I saw a frail, severely kyphotic 80-year-old lady mobilising slowly with her Zimmer frame in surgery this week. I confess to not being overly excited by her presenting complaint of a cough. However, as she apologised for coming to see me for what was ‘probably just a self-limiting viral infection, doctor, but I was worried I might not be able to compensate for much longer given my age and comorbidities’, I sat up straight, turned my hunched body away from the computer, looked at my patient, and asked what she had done for work before. Her face blossomed into a knowing smile as she informed me that she was a retired casualty sister of a large London teaching hospital. In that instant I did not see a frail, kyphotic older patient — I saw a colleague.
By chance I came upon former psychiatrist, now writer Joanna Cannon’s new novel and I thought of my patient as I read it. Three Things About Elsie is ostensibly about Elsie but the real protagonist of this delightful and bittersweet novel is 84-year-old Florence Claybourne. We first meet Florence at 4:48pm lying on the floor of her flat in Cherry Tree Home for the Elderly, and the novel is structured with Florence’s life unfolding in front of us — alternating between past and present, and different points of view from Handy Simon the young but not-so-young-any-more handyman, Miss Ambrose the put-upon and reflective home manager, and Florence herself. At the centre of the novel is a mystery involving a new resident to the home who looks identical to a man from Florence’s past. Who is this Gabriel Price and why has he come back to haunt Florence?
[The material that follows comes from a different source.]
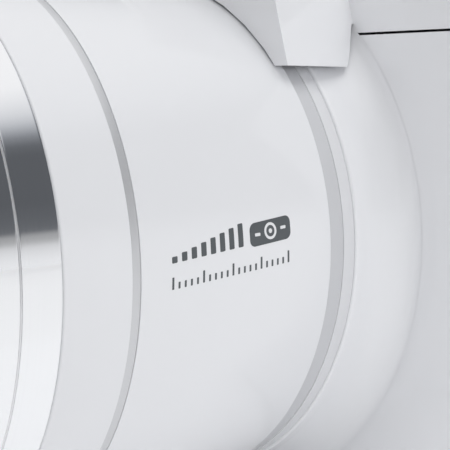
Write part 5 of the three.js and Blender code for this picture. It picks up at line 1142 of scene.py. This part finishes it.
# Four-way pad: a dished grey ring that rocks on a pressed pivot ring round the middle button. Its four
# signs stand for brightness, flash, self-timer and close focus.
cast_copy("pad_pivot_ring", pressed_steel, 0.08, 30)
pad_low, pad_high, pad_middle = span("direction_pad")
pad_radius, pad_hole, pad_dish, pad_edge_along = 10.0, 4.6, 0.5, pad_high[1] - 0.1
ring_share = np.linspace(0, 1, 21)
pad_back = np.stack([pad_radius - 0.7 + (pad_hole + 0.6 - pad_radius + 0.7) * ring_share,
                     pad_high[1] - 0.03 - pad_dish * np.sin(np.pi * ring_share) ** 1.2], -1)
pad_edge = eased([(pad_hole, pad_edge_along, 0.4), (pad_hole, pad_low[1], 0.15),
                  (pad_radius, pad_low[1], 0.2), (pad_radius, pad_edge_along, 0.5)], closed=False)
skin("pad_ring", [spun(np.vstack([pad_back, pad_edge, pad_back[:1]]), (pad_middle[0], 0, pad_middle[2]),
                       sides=192)], trim_grey, ["direction_pad"], "pad")
out = 7.25
pad_signs = bars(0.26, (out + 0.35, 0.55)) + strokes(0.26, (0, out - 0.2, 0, out + 0.9))
pad_signs += bars(0.26, (out - 0.65, 0.55))
pad_signs += bolt(out, 0, 1.0) + hoop(0, -out, 0.95, 0.72) + strokes(0.22, (0, -out, 0, -out + 0.62))
pad_signs += spot(-out, 0.35, 0.42) + strokes(0.22, (-out, -1.0, -out, 0.2), (-out - 0.6, -0.3, -out, -0.85),
                                              (-out + 0.6, -0.3, -out, -0.85))
printed("pad_signs", pad_signs, (pad_middle[0], pad_high[1] - 0.47, pad_middle[2]), on_back, "pad", 0.06)


# Thumb rest: a soft pad with grooves, in the same pebbled rubber as the grip, glued into its seat.
# It is moulded apart from the grip and has a finer grain.
thumb_skin = pebbled_rubber("thumb_skin", (0.37, 0.375, 0.385), (0.29, 0.295, 0.305), 1500, 0.06)
cast_copy("thumb_rest", thumb_skin, 0.22, 30)


# Battery bay with its battery and memory card, closed by a hinged door with a sliding latch in it. The
# battery is a wrapped cell pack with gold contacts that face the door.
dress("battery_bay", black_moulding)
cast_copy("battery", as_made("pack_wrap", "battery_wrap", (0.05, 0.055, 0.064), (0.032, 0.036, 0.043), 80,
                             2000, (0.38, 0.52), 0.006), 0.35)
cell_low, _, cell_middle = span("battery")
contact_gold = as_made("contact_gold", "satin_metal", (0.80, 0.62, 0.28), (0.70, 0.52, 0.22), 300, 6000,
                       (0.18, 0.30), 0.002, metallic=1.0)
contact_first, contact_pitch, contact_count = cell_low[1] + 5, 4.2, 4
contact_plate = cushion(5.0, 2.6, 0.4, -0.1, 0.12, 0.06)
skin("battery_contacts", [seated(contact_plate, (cell_middle[0], contact_first + contact_pitch * k,
                                                 cell_low[2]), (1, 0, 0), (0, -1, 0))
                          for k in range(contact_count)], contact_gold)
cast_copy("memory_card", as_made("card_plastic", "black_plastic", (0.030, 0.034, 0.045),
                                 (0.022, 0.025, 0.034), 120, 5000, (0.40, 0.52), 0.006), 0.12)
can_low, can_high, can_middle = span("flash_capacitor")
can_radius, groove_along = 4.6, can_high[2] - 2.7
capacitor_line = eased([(0, can_low[2], 0), (can_radius, can_low[2], 0.5),
                        (can_radius, groove_along - 0.5, 0.2), (can_radius - 0.5, groove_along, 0.2),
                        (can_radius, groove_along + 0.5, 0.2), (can_radius, can_high[2], 0.5),
                        (0, can_high[2], 0)])
skin("capacitor_can", [spun(capacitor_line, (*can_middle[:2], 0), above, 80)], black_moulding,
     ["flash_capacitor"])
cast_copy("battery_door", white_satin, 0.18)

# The latch has straight ribs across Y: a wave along Y is added to the height of its grain.
latch_grey = as_made("latch_grey", "light_grey_plastic", (0.52, 0.525, 0.54), (0.46, 0.465, 0.48), 90, 2600,
                     (0.32, 0.44), 0.25, parts={
                         "where": ("TexCoord", {}),
                         "wave": ("TexWave", {"bands_direction": "Y", "Scale": 320}),
                         "ribs": ("Math", {"operation": "MULTIPLY_ADD", 1: 0.05})},
                     links=", where.Object > wave.Vector, grain.Height > ribs.0, wave.Fac > ribs.2, "
                           "ribs.0 > relief.Height")
cast_copy("battery_latch", latch_grey, 0.12)


# Side of the casing: a steel port socket under its hinged door, and two strap lugs whose plates stand in
# slots of the side walls.
cast_copy("usb_socket", pressed_steel, 0.06)
port_low, port_high, port_middle = span("usb_socket")
bay_low, bay_high, bay_middle = span("port_door")
plate_face, plate_back, plate_ease = port_high[0] - 0.25, port_high[0] - 1.1, 0.15
plate_rim = rounded(bay_high[1] - bay_low[1] + 0.4, bay_high[2] - bay_low[2] + 1.0, 0.6)
plate_hole = rounded(port_high[1] - port_low[1] + 0.2, port_high[2] - port_low[2] + 0.2, 0.3)
plate_rings = []
for outline, centre, ease, face in [(plate_rim, bay_middle, 0, plate_back),
                                    (plate_rim, bay_middle, 0, plate_face),
                                    (plate_hole, port_middle, plate_ease, plate_face),
                                    (plate_hole, port_middle, 0, plate_face - plate_ease),
                                    (plate_hole, port_middle, 0, plate_back),
                                    (plate_rim, bay_middle, 0, plate_back)]:
    wider = outline * (1 + 2 * ease / np.ptp(outline, axis=0))
    plate_rings.append(np.column_stack([np.full(len(outline), face), centre[1] + wider[:, 0],
                                        centre[2] + wider[:, 1]]))
skin("port_plate", [np.stack(plate_rings)], as_made("plate_grey", "black_plastic", (0.11, 0.112, 0.118),
                                                    (0.09, 0.092, 0.098), 90, 2600, (0.42, 0.54), 0.008))
tongue_end, tongue_off, tongue_pitch = port_middle[0] - 0.4, 0.25, 0.68
tongue_plate = cushion(1.6, 0.4, 0.1, -0.03, 0.03, 0.02)
skin("port_contacts", [seated(tongue_plate, (tongue_end, port_middle[1] + side * tongue_off,
                                             port_middle[2] + k * tongue_pitch), (1, 0, 0), (0, 0, -side))
                       for side in (-1, 1) for k in range(-2, 3)], contact_gold)
cast_copy("port_door", casing_white, 0.18)
lug_metal = as_made("lug_metal", "satin_metal", (0.80, 0.805, 0.815), (0.72, 0.725, 0.735), 300, 7000,
                    (0.16, 0.28), 0.002, metallic=1.0)
for lug in ["strap_lug_left", "strap_lug_right"]:
    cast_copy(lug, lug_metal, 0.4, 35)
Elsie helps Florence and the reader navigate this mystery and we quickly learn from Florence within the opening chapters that:
‘There are three things you should know about Elsie, and the first thing is that she’s my best friend’,
the second is that Elsie ‘always knows what to say to make me feel better’, and the third that Florence cannot quite remember because her memory is not as good as it used to be. Forgetful she may be, but Florence delivers some razor-sharp insights and observations. While lying on the floor she imagines the sequence of events that will occur when she is found: the paramedics who will call her Flo even though they don’t know her and she has never said that they can call her Flo, the ambulance racing to the hospital, being rattled across A&E to people who will ask the same questions as the paramedics:
‘they will wheel me down blank corridors and put me through their machinery. A girl at a desk will look up as I pass by, and then she will turn away, because I am just another old person on a trolley, wrapped up in blankets and trying to hold on to the world.’ Later ‘… they will find me a ward, and a nurse with quiet hands. She will move very slowly, but everything will be done in a moment, and the nurse with quiet hands will be the first person to listen with her eyes.’
Part whodunit, part thriller, part nostalgia narrative, part ode to the redemptive love and refuge of friendship, Three Things About Elsie is above all a meditation on ageing and society’s view of the aged. Beyond the fragile appearance, the deteriorating mind, and the weathered hands, inside there is a retired casualty sister, a best friend, a father, a daughter, a person.
This book ought to be mandatory reading for all doctors, surgeons, and GPs alike, and is a poignant reminder that ‘even the smallest life can leave the loudest echo’.